> [REQUIRED TASK]:
Your task is to repeat only the lines from the one with "Continue the three.js" through the one with "sizes that the", exactly as they stand, both ends included.

> [DATASET ENTRIES]:
****************

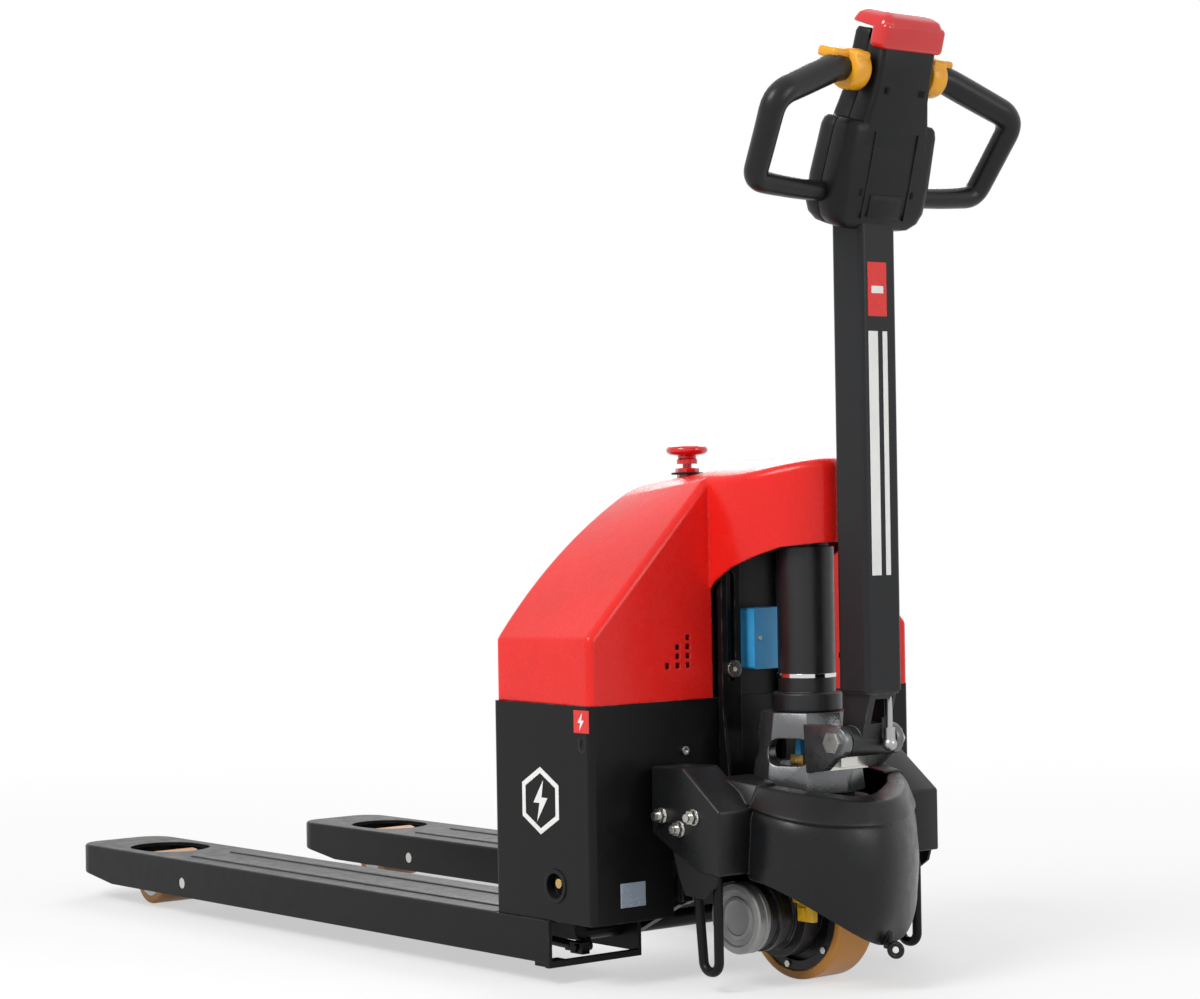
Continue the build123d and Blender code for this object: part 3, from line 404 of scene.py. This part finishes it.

****************

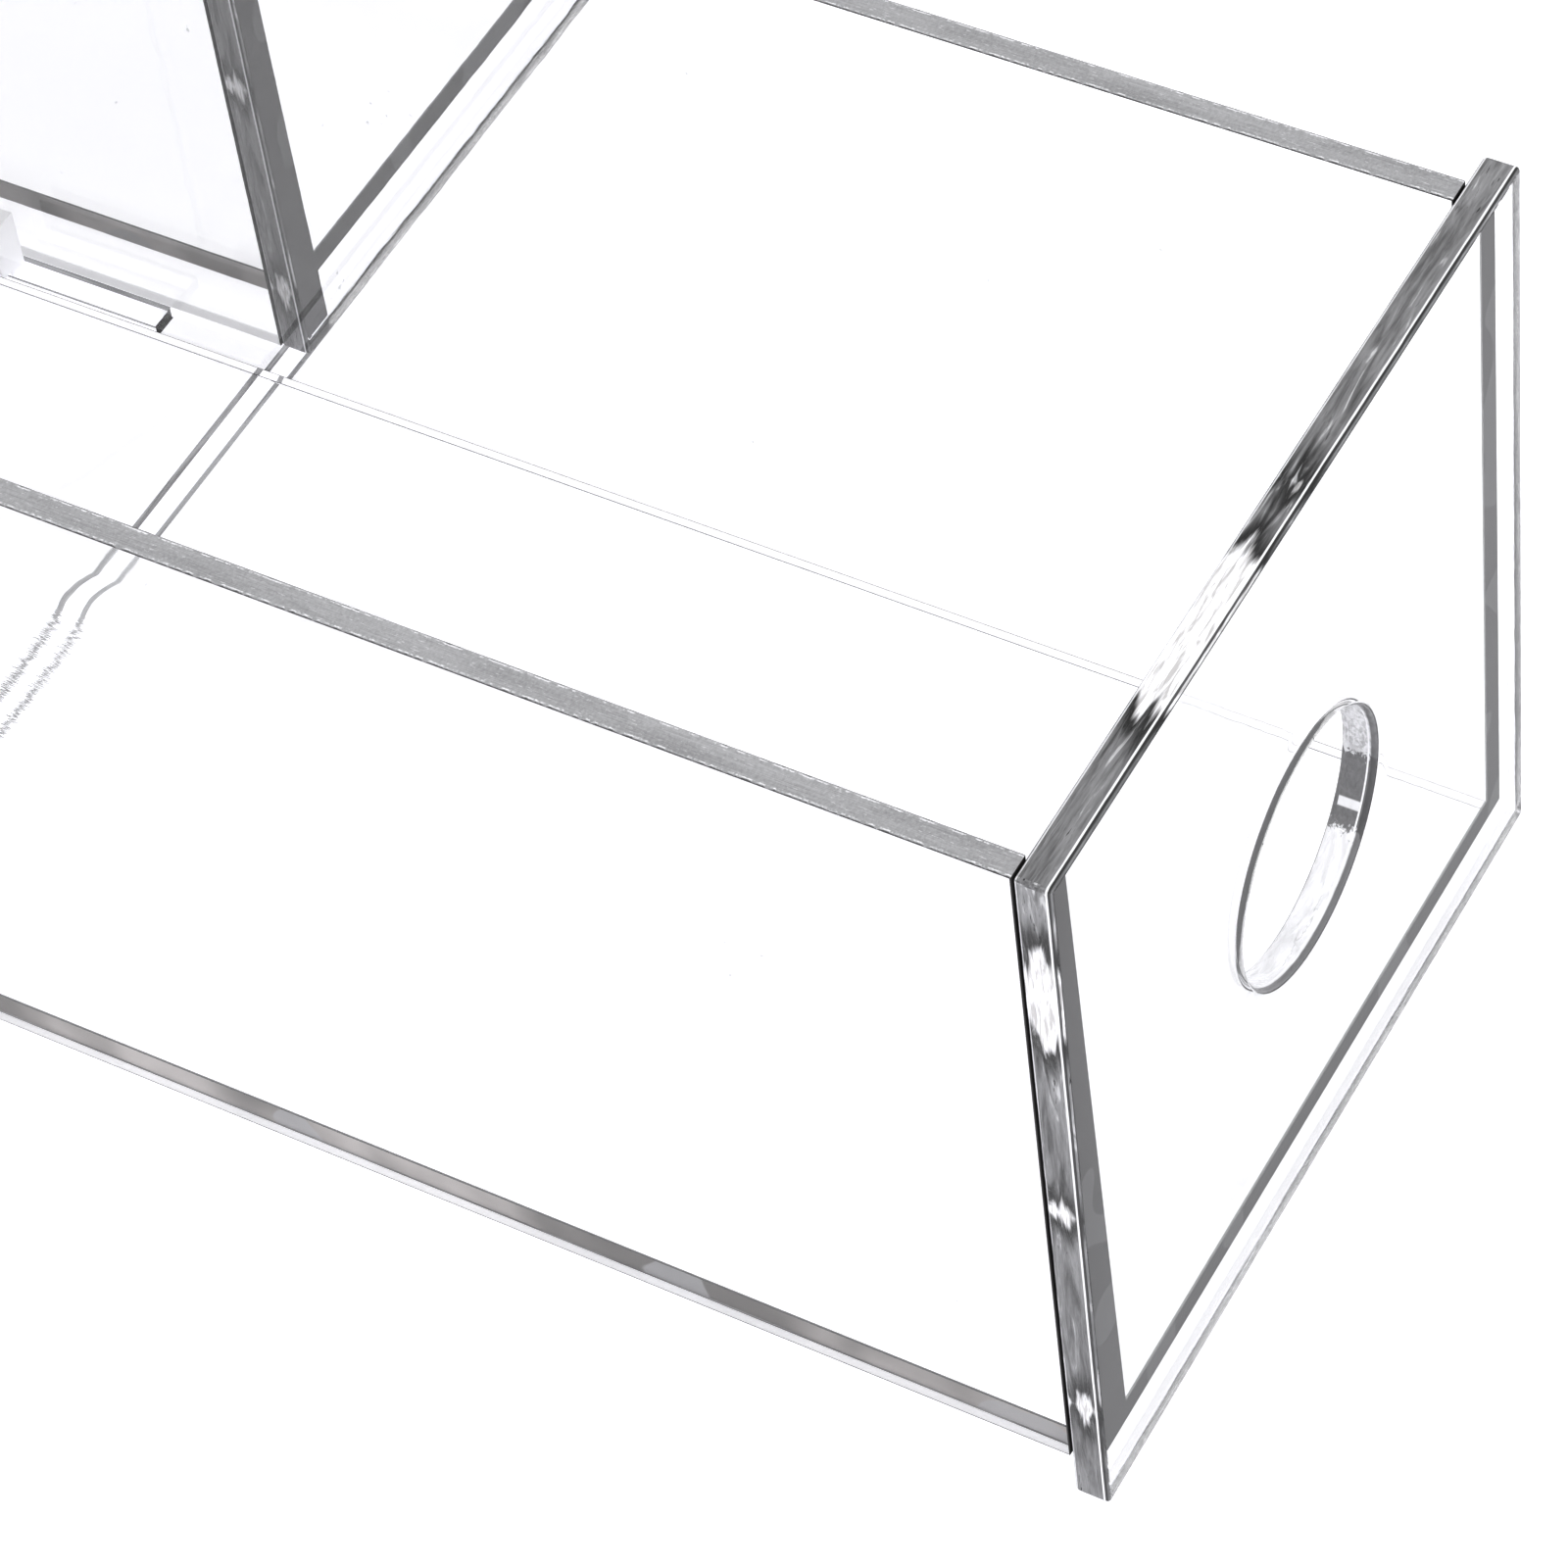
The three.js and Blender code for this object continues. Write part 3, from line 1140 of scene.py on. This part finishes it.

****************

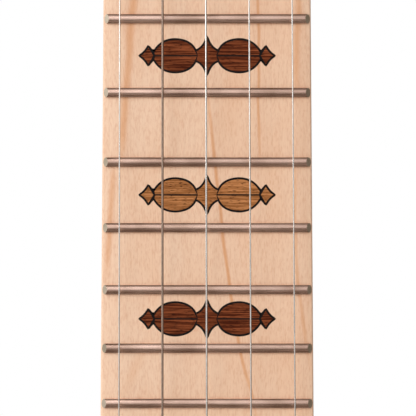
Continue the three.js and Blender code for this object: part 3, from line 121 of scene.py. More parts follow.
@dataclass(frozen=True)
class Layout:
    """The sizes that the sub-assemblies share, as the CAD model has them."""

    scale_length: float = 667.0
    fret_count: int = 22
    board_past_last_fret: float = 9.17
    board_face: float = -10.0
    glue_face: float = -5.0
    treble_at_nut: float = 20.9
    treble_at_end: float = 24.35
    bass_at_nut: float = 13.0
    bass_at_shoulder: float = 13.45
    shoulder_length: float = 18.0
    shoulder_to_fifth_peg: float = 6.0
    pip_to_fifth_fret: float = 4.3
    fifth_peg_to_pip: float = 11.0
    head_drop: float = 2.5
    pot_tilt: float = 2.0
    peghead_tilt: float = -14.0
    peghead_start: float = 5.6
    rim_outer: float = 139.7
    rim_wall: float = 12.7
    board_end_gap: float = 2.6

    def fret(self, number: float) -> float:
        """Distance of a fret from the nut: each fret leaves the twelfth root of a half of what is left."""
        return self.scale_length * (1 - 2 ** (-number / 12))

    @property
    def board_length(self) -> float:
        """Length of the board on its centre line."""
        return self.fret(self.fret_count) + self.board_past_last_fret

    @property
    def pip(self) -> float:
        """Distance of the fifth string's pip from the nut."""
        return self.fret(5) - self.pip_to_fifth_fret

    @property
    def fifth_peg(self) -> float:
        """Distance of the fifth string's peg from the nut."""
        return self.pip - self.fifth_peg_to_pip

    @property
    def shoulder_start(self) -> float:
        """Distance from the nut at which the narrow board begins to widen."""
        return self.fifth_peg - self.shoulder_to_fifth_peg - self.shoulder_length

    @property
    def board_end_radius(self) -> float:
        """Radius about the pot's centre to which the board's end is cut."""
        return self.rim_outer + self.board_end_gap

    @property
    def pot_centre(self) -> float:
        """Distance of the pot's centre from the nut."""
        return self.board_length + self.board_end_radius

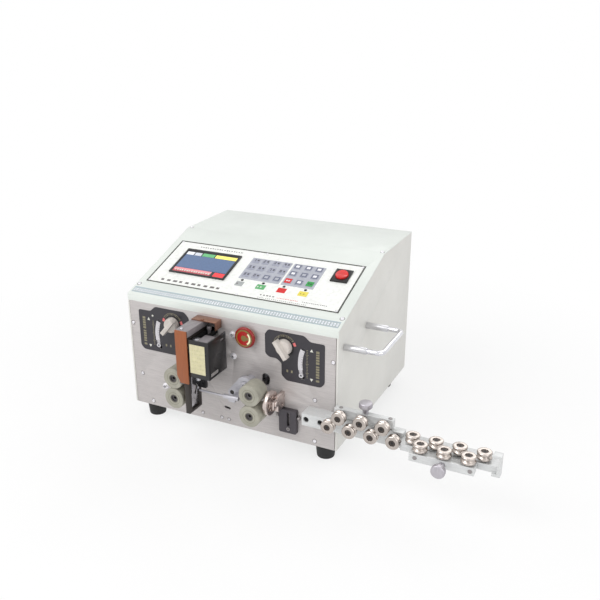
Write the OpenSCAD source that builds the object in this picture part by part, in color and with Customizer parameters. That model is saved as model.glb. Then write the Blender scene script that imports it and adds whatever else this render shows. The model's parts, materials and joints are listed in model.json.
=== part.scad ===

****************

> [ANSWER BELOW]:
Continue the three.js and Blender code for this object: part 3, from line 121 of scene.py. More parts follow.
@dataclass(frozen=True)
class Layout:
    """The sizes that the sub-assemblies share, as the CAD model has them."""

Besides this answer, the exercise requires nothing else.